City of Bellingham Senior Planner Elizabeth Erickson said the research project has “significant value,” and working to reverse the impacts of restrictive covenants is important.
“When we understand our history, we can better understand the continued impacts from that history and work to counteract those impacts,” Erickson said in a statement to The Herald. “A variety of policies restricted residents of ‘desirable’ areas in the past, and the government played a role in allowing and at times directly implementing these racist or exclusionary policies, such as restrictive covenants.”
Erickson said city staff worked to educate the community about the impacts of restrictive covenants and exclusionary policies during outreach for the Bellingham Plan. She said staff found that many community members did not realize the extent to which these policies impacted how Bellingham grew and changed over time and continue to impact land patterns and opportunity access today.
“Helping the community understand this past provided a framework for discussing proposed changes to our planning documents and processes that help to reverse those impacts, such as opening up more of our neighborhoods to more housing opportunities for all,” Erickson told The Herald.
Local extent of racial restrictive covenants
Researchers reviewed local property records from 1910-1960 provided by the Whatcom County Auditor’s Office.

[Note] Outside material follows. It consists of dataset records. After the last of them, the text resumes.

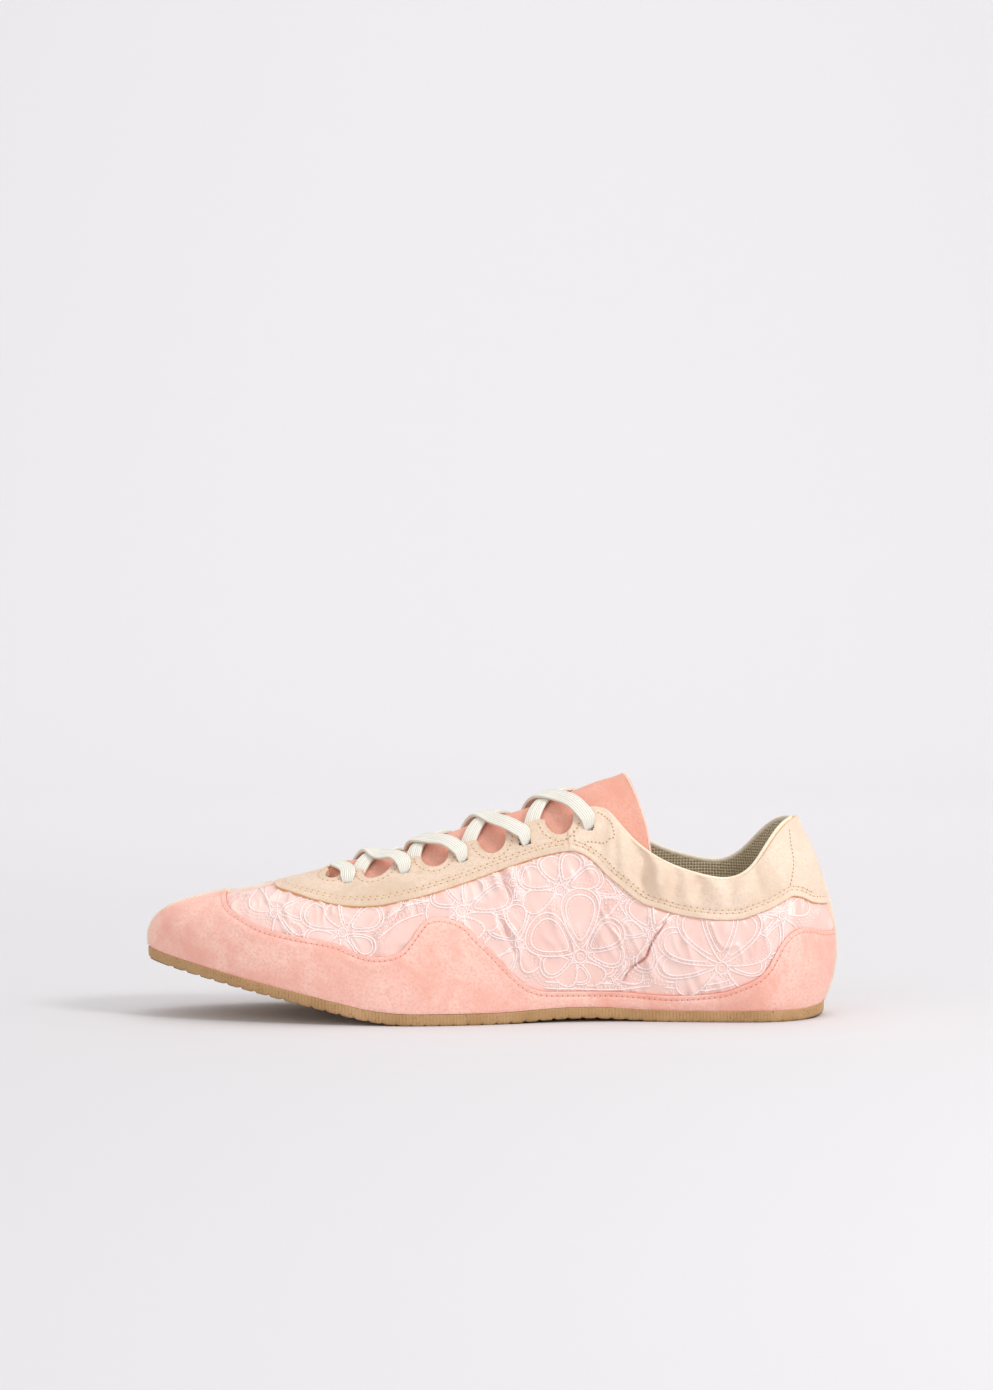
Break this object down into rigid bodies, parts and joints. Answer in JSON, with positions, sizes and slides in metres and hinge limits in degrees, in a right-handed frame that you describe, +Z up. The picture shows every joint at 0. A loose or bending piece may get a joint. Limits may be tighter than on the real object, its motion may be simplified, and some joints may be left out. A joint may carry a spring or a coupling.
{
  "type": "sneaker",
  "caption": "Slim low lace-up sneaker with a thin lugged rubber sole, suede mudguard, scalloped lace facing, soft collar band, tongue and flat lace.",
  "frame": {"origin": "middle of the heel's flat resting spot, on the floor", "axes": "+X from the toe to the heel, -Y towards the outer side of the foot, +Z up"},
  "size_m": [0.2706, 0.0857, 0.095],
  "materials": {
    "outsole": "matte tan gum rubber with fine upright ribs",
    "insole": "beige sock lining",
    "upper": "pale pink embroidered satin, beige lining inside",
    "mudguard": "salmon pink suede",
    "cream_suede": "cream suede",
    "tongue": "salmon pink suede with a pale cut edge",
    "lace": "off-white flat woven cotton"
  },
  "bodies": {
    "root": {"outsole": "outsole", "insole": "insole", "upper": "upper", "mudguard": "mudguard", "eyestay": "cream_suede", "collar_band_outer": "cream_suede", "collar_band_inner": "cream_suede", "toe_strip": "cream_suede", "heel_strip": "cream_suede", "tongue": "tongue", "lace_bar": "lace", "lace_crossing_1": "lace", "lace_crossing_2": "lace", "lace_crossing_3": "lace", "lace_crossing_4": "lace"}
  },
  "joints": []
}
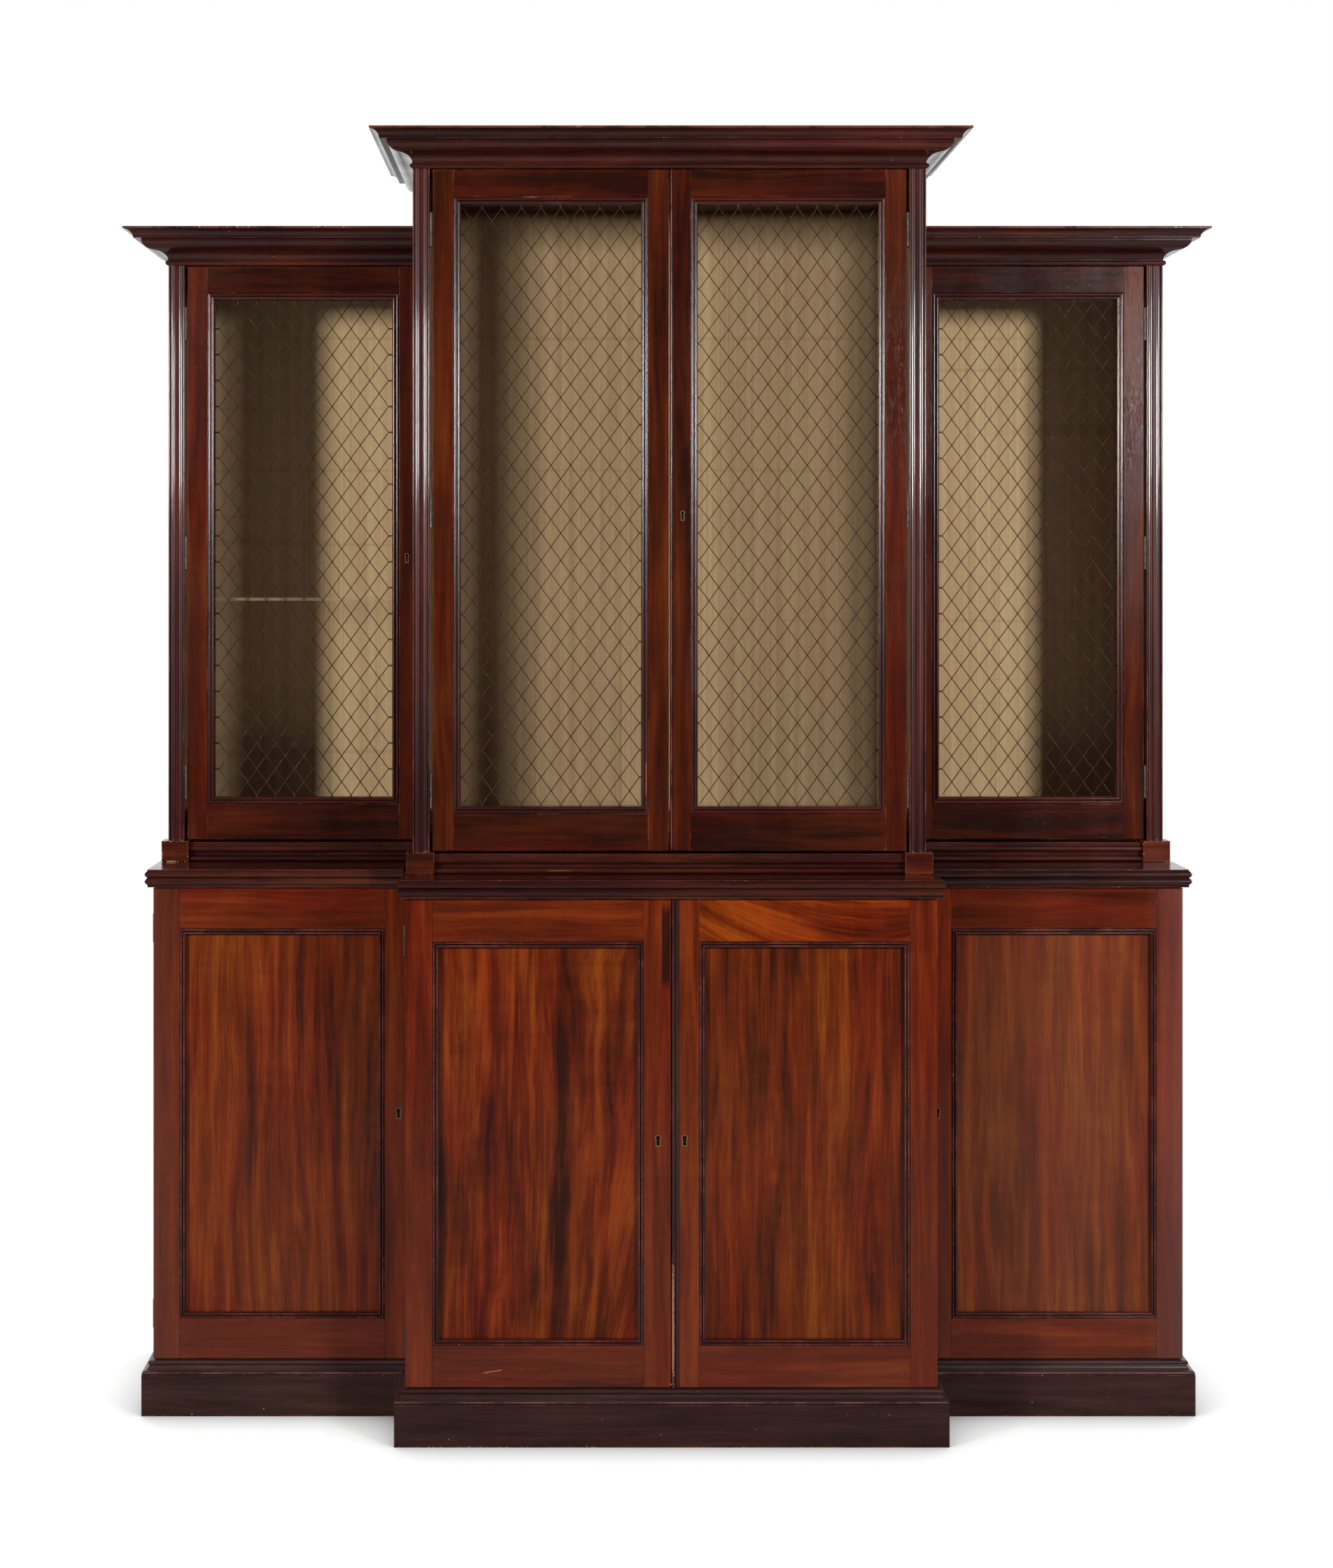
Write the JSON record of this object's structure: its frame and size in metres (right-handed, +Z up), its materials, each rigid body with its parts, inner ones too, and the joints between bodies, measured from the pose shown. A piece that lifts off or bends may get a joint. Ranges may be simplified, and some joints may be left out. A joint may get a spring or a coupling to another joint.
{
  "type": "breakfront bookcase",
  "caption": "Two-stage breakfront bookcase: grille-doored bookcases set back over panelled cupboards, each part under its own moulded cornice.",
  "frame": {"origin": "on the floor under the middle of the bookcase's overall box", "axes": "+Z up, +X to the viewer's right in front of it, +Y towards the wall behind it"},
  "size_m": [2.056, 0.539, 2.376],
  "materials": {
    "mahogany": "polished, worn red-brown mahogany",
    "dark_mahogany": "polished, very dark brown mahogany",
    "carcass_wood": "dull brown inside, with a streaked lining",
    "figured_veneer": "polished orange-brown veneer with upright figure",
    "bronzed_wire": "darkened brass wire",
    "brass": "aged brass",
    "shelf_glass": "clear glass, faintly green, with ground edges"
  },
  "bodies": {
    "carcass": {"plinth": "dark_mahogany", "base_case_left": "carcass_wood", "waist_board_left": "mahogany", "upper_case_left": "carcass_wood", "cornice_left": "dark_mahogany", "base_case_centre": "carcass_wood", "waist_board_centre": "mahogany", "upper_case_centre": "carcass_wood", "cornice_centre": "dark_mahogany", "base_case_right": "carcass_wood", "waist_board_right": "mahogany", "upper_case_right": "carcass_wood", "cornice_right": "dark_mahogany", "shelf_upper_left": "shelf_glass", "pilaster_left_outer": "mahogany", "pilaster_left_inner": "mahogany", "pilaster_right_inner": "mahogany", "pilaster_right_outer": "mahogany", "lower_hinge_left_bottom": "brass", "lower_hinge_left_top": "brass", "lower_hinge_centre_left_bottom": "brass", "lower_hinge_centre_left_top": "brass", "lower_hinge_centre_right_bottom": "brass", "lower_hinge_centre_right_top": "brass", "lower_hinge_right_bottom": "brass", "lower_hinge_right_top": "brass", "upper_hinge_left_bottom": "brass", "upper_hinge_left_middle": "brass", "upper_hinge_left_top": "brass", "upper_hinge_centre_left_bottom": "brass", "upper_hinge_centre_left_middle": "brass", "upper_hinge_centre_left_top": "brass", "upper_hinge_centre_right_bottom": "brass", "upper_hinge_centre_right_middle": "brass", "upper_hinge_centre_right_top": "brass", "upper_hinge_right_bottom": "brass", "upper_hinge_right_middle": "brass", "upper_hinge_right_top": "brass"},
    "door_lower_left": {"lower_door_frame_left": "mahogany", "lower_door_panel_left": "figured_veneer"},
    "lock_bolt_lower_left": {"lock_bolt_lower_left": "brass"},
    "door_lower_centre_left": {"lower_door_frame_centre_left": "mahogany", "lower_door_panel_centre_left": "figured_veneer"},
    "door_lower_centre_right": {"lower_door_frame_centre_right": "mahogany", "lower_door_panel_centre_right": "figured_veneer"},
    "lock_bolt_lower_centre_right": {"lock_bolt_lower_centre_right": "brass"},
    "door_lower_right": {"lower_door_frame_right": "mahogany", "lower_door_panel_right": "figured_veneer"},
    "lock_bolt_lower_right": {"lock_bolt_lower_right": "brass"},
    "door_upper_left": {"upper_door_frame_left": "dark_mahogany", "upper_grille_left": "bronzed_wire"},
    "lock_bolt_upper_left": {"lock_bolt_upper_left": "brass"},
    "door_upper_centre_left": {"upper_door_frame_centre_left": "dark_mahogany", "upper_grille_centre_left": "bronzed_wire"},
    "door_upper_centre_right": {"upper_door_frame_centre_right": "dark_mahogany", "upper_grille_centre_right": "bronzed_wire"},
    "lock_bolt_upper_centre_right": {"lock_bolt_upper_centre_right": "brass"},
    "door_upper_right": {"upper_door_frame_right": "dark_mahogany", "upper_grille_right": "bronzed_wire"},
    "lock_bolt_upper_right": {"lock_bolt_upper_right": "brass"}
  },
  "joints": [
    {"name": "door_lower_left_hinge", "type": "hinge", "parent": "carcass", "child": "door_lower_left", "pos_m": [-0.9636, -0.0717, 0.5405], "axis": [0, 0, -1], "range_deg": [0, 120]},
    {"name": "lock_bolt_lower_left_slide", "type": "slide", "parent": "door_lower_left", "child": "lock_bolt_lower_left", "axis": [1, 0, 0], "range_m": [0, 0.008]},
    {"name": "door_lower_centre_left_hinge", "type": "hinge", "parent": "carcass", "child": "door_lower_centre_left", "pos_m": [-0.4816, -0.2277, 0.5405], "axis": [0, 0, -1], "range_deg": [0, 120]},
    {"name": "door_lower_centre_right_hinge", "type": "hinge", "parent": "carcass", "child": "door_lower_centre_right", "pos_m": [0.4816, -0.2277, 0.5405], "axis": [0, 0, 1], "range_deg": [0, 120]},
    {"name": "lock_bolt_lower_centre_right_slide", "type": "slide", "parent": "door_lower_centre_right", "child": "lock_bolt_lower_centre_right", "axis": [-1, 0, 0], "range_m": [0, 0.008]},
    {"name": "door_lower_right_hinge", "type": "hinge", "parent": "carcass", "child": "door_lower_right", "pos_m": [0.9636, -0.0717, 0.5405], "axis": [0, 0, 1], "range_deg": [0, 120]},
    {"name": "lock_bolt_lower_right_slide", "type": "slide", "parent": "door_lower_right", "child": "lock_bolt_lower_right", "axis": [-1, 0, 0], "range_m": [0, 0.008]},
    {"name": "door_upper_left_hinge", "type": "hinge", "parent": "carcass", "child": "door_upper_left", "pos_m": [-0.9201, 0.0265, 1.60675], "axis": [0, 0, -1], "range_deg": [0, 120]},
    {"name": "lock_bolt_upper_left_slide", "type": "slide", "parent": "door_upper_left", "child": "lock_bolt_upper_left", "axis": [1, 0, 0], "range_m": [0, 0.008]},
    {"name": "door_upper_centre_left_hinge", "type": "hinge", "parent": "carcass", "child": "door_upper_centre_left", "pos_m": [-0.4381, -0.1625, 1.68325], "axis": [0, 0, -1], "range_deg": [0, 120]},
    {"name": "door_upper_centre_right_hinge", "type": "hinge", "parent": "carcass", "child": "door_upper_centre_right", "pos_m": [0.4381, -0.1625, 1.68325], "axis": [0, 0, 1], "range_deg": [0, 120]},
    {"name": "lock_bolt_upper_centre_right_slide", "type": "slide", "parent": "door_upper_centre_right", "child": "lock_bolt_upper_centre_right", "axis": [-1, 0, 0], "range_m": [0, 0.008]},
    {"name": "door_upper_right_hinge", "type": "hinge", "parent": "carcass", "child": "door_upper_right", "pos_m": [0.9201, 0.0265, 1.60675], "axis": [0, 0, 1], "range_deg": [0, 120]},
    {"name": "lock_bolt_upper_right_slide", "type": "slide", "parent": "door_upper_right", "child": "lock_bolt_upper_right", "axis": [-1, 0, 0], "range_m": [0, 0.008]}
  ]
}
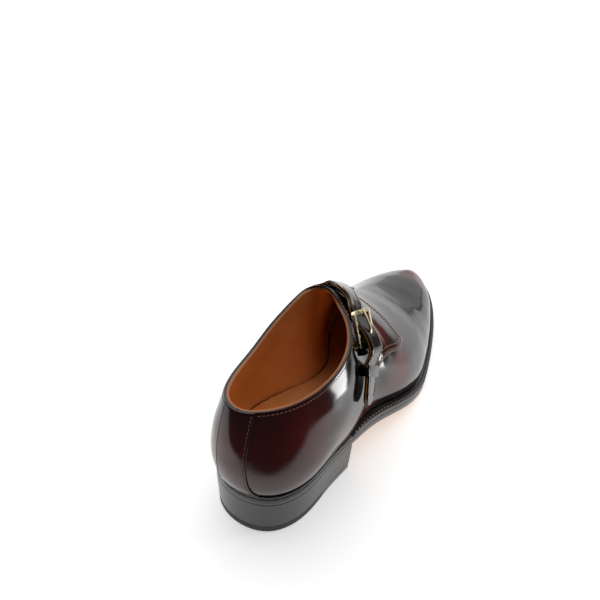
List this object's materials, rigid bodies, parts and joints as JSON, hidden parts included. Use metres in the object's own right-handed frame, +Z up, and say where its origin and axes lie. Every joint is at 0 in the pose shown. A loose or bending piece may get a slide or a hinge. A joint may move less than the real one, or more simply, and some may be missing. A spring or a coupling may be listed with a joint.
{
  "type": "monk strap shoe",
  "caption": "Welted leather monk strap shoe with a stacked heel, a closed upper with an open collar, and one strap over the instep held by a pin buckle.",
  "frame": {"origin": "on the floor under the middle of the heel seat, on the rubber toplift's flat face", "axes": "+Y from the heel to the toe, +X to the outer (lateral) side, +Z up from the floor"},
  "size_m": [0.1059, 0.3089, 0.1182],
  "materials": {
    "toplift_rubber": "matte",
    "toplift_leather": "satin",
    "heel_lift_1": "satin",
    "heel_lift_2": "satin",
    "heel_lift_3": "satin",
    "heel_lift_4": "satin",
    "outsole": "satin",
    "welt": "satin",
    "heel_rand": "satin",
    "insole": "matte",
    "upper": "glossy",
    "quarter_lateral": "glossy",
    "quarter_medial": "glossy",
    "back_strip": "glossy",
    "tongue": "glossy",
    "strap": "glossy",
    "buckle_frame": "polished",
    "buckle_prong": "polished",
    "buckle_tab": "glossy",
    "strap_keeper": "glossy"
  },
  "bodies": {
    "root": {"toplift_rubber": "toplift_rubber", "toplift_leather": "toplift_leather", "heel_lift_1": "heel_lift_1", "heel_lift_2": "heel_lift_2", "heel_lift_3": "heel_lift_3", "heel_lift_4": "heel_lift_4", "outsole": "outsole", "welt": "welt", "heel_rand": "heel_rand", "insole": "insole", "upper": "upper", "quarter_lateral": "quarter_lateral", "quarter_medial": "quarter_medial", "back_strip": "back_strip", "tongue": "tongue", "strap": "strap", "buckle_frame": "buckle_frame", "buckle_prong": "buckle_prong", "buckle_tab": "buckle_tab", "strap_keeper": "strap_keeper"}
  },
  "joints": []
}
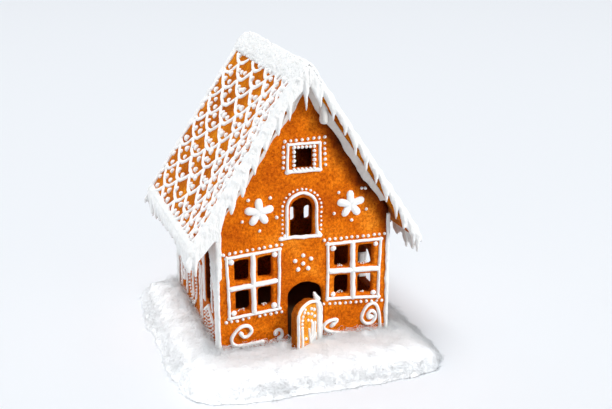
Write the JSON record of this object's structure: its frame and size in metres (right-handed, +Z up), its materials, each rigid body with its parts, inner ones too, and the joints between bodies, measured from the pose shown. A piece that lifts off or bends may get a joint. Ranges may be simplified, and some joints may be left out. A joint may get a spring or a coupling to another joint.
{
  "type": "gingerbread house",
  "caption": "Steep-roofed gingerbread house with open windows and a door ajar, piped with white icing, on a board with cotton-wool snow.",
  "frame": {"origin": "middle of the board's underside, on the surface it rests on", "axes": "+Z up; the gable with the door faces -Y; +X is the right-hand side seen from the front"},
  "size_m": [0.1772, 0.2052, 0.2074],
  "materials": {
    "gingerbread": "baked biscuit, matt, finely pored",
    "icing": "dried white sugar icing, satin",
    "cotton_wool": "fluffy white fibres",
    "board": "plain dark brown board"
  },
  "bodies": {
    "root": {"board": "board", "cotton_snow": "cotton_wool", "front_wall": "gingerbread", "back_wall": "gingerbread", "left_wall": "gingerbread", "right_wall": "gingerbread", "roof_left": "gingerbread", "roof_right": "gingerbread", "door": "gingerbread", "icing_ridge": "icing", "icing_gable_front_left": "icing", "icing_gable_front_right": "icing", "icing_gable_back_left": "icing", "icing_gable_back_right": "icing", "icing_eave_left": "icing", "icing_eave_right": "icing", "icing_corner_front_left": "icing", "icing_corner_front_right": "icing", "icing_corner_back_left": "icing", "icing_corner_back_right": "icing", "icing_seam_front_left": "icing", "icing_seam_front_right": "icing", "icing_seam_back_left": "icing", "icing_seam_back_right": "icing", "icing_window_front_left": "icing", "icing_window_front_right": "icing", "icing_window_back_left": "icing", "icing_window_back_right": "icing", "icing_flower_front_left": "icing", "icing_flower_front_right": "icing", "icing_flower_back_left": "icing", "icing_flower_back_right": "icing", "icing_arch_front": "icing", "icing_arch_back": "icing", "icing_attic_front": "icing", "icing_attic_back": "icing"}
  },
  "joints": []
}
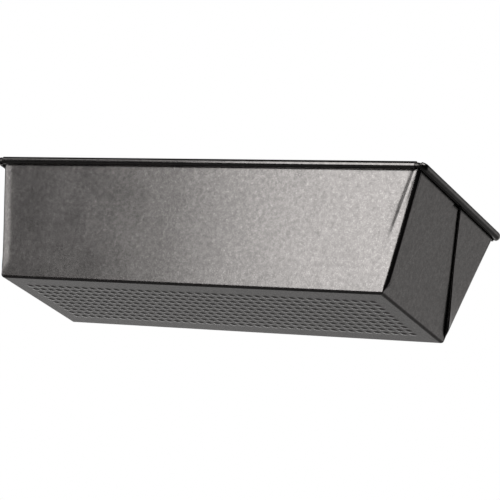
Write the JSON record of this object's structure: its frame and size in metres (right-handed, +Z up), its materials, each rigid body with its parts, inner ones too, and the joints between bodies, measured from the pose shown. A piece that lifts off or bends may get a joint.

Restrictive covenants were found on properties located in the Edgemoor, Puget, Sunnyland, Cornwall Park and Barkley neighborhoods of Bellingham.
Restrictive covenants were also found on properties along Chuckanut Drive, surrounding Cain Lake south of Lake Whatcom, along Dellesta Drive east of the Silver Beach Neighborhood, as well as in Ferndale and large areas of development north of Bellingham.
Researchers also found that the Bellingham Community Mausoleum at Bayview Cemetery and Greenacres Memorial Park cemetery along Axton Road east of Ferndale had racial burial restrictions.
To date, researchers have identified more than 80,000 impacted properties across Washington, which Gregory said was certainly an underestimate.
Gregory told The Herald that while their research highlights properties with very clearly documented racial restrictions, there are likely more that researchers missed, as well as other neighborhoods where exclusionary practices kept people away.
In 1970, the county’s population was 96.7% white, U.S. Census data show. The county had just 201 Black residents, 543 Asian residents and 1,949 Indigenous residents who were mostly Lummi. Gregory said the numbers speak to the impacts of both racial segregation and exclusion.
“A lot of neighborhoods that look like they did not have any racial restrictive covenants actually were practicing exclusion by other means. This is actually kind of the tip of the iceberg in terms of how race and housing discrimination worked,” Gregory said. “In most neighborhoods, Realtors wouldn’t show Black people houses. If they did, a neighborhood would make a family feel so unwelcome that they stayed away or moved away.”
Making an impact across Washington
In 2018, Washington amended the law to provide property owners a way to strike racially restrictive covenants from their property title documents. If your property had a racially restrictive covenant recorded in the past, you can record a modification document with the county auditor.
For more information about how to do that, visit Whatcom County’s restrictive covenants informational webpage.
The Whatcom Racial Equity Commission is working on developing a plan for removing racial covenants as part of its policy agenda, according to the group’s executive director, Miriam Karamoko. The commission is also aiming to help educate people about the impacts of racial covenants and help offer them a more concrete way to remove these policies in partnership with the county.
“Even though racial covenants may not currently be enforced, it’s important that our policies reflect our values as a county,” Karamoko said in a statement to The Herald. “Everyone should have the written and legal right to buy or lease a home.”
The state also passed HB 1474 in 2023 to help individuals who have been generationally impacted by restrictive covenants purchase a home. Called the Covenant Homeownership Program, first-time homebuyers who meet the appropriate qualifications can be provided down-payment and closing-cost assistance.
As of Dec. 31, 2025, 1,087 homes had been purchased through the Covenant Homeownership Program across 24 Washington counties. Thirteen homes had been purchased through the program in Whatcom County, according to a program impact report.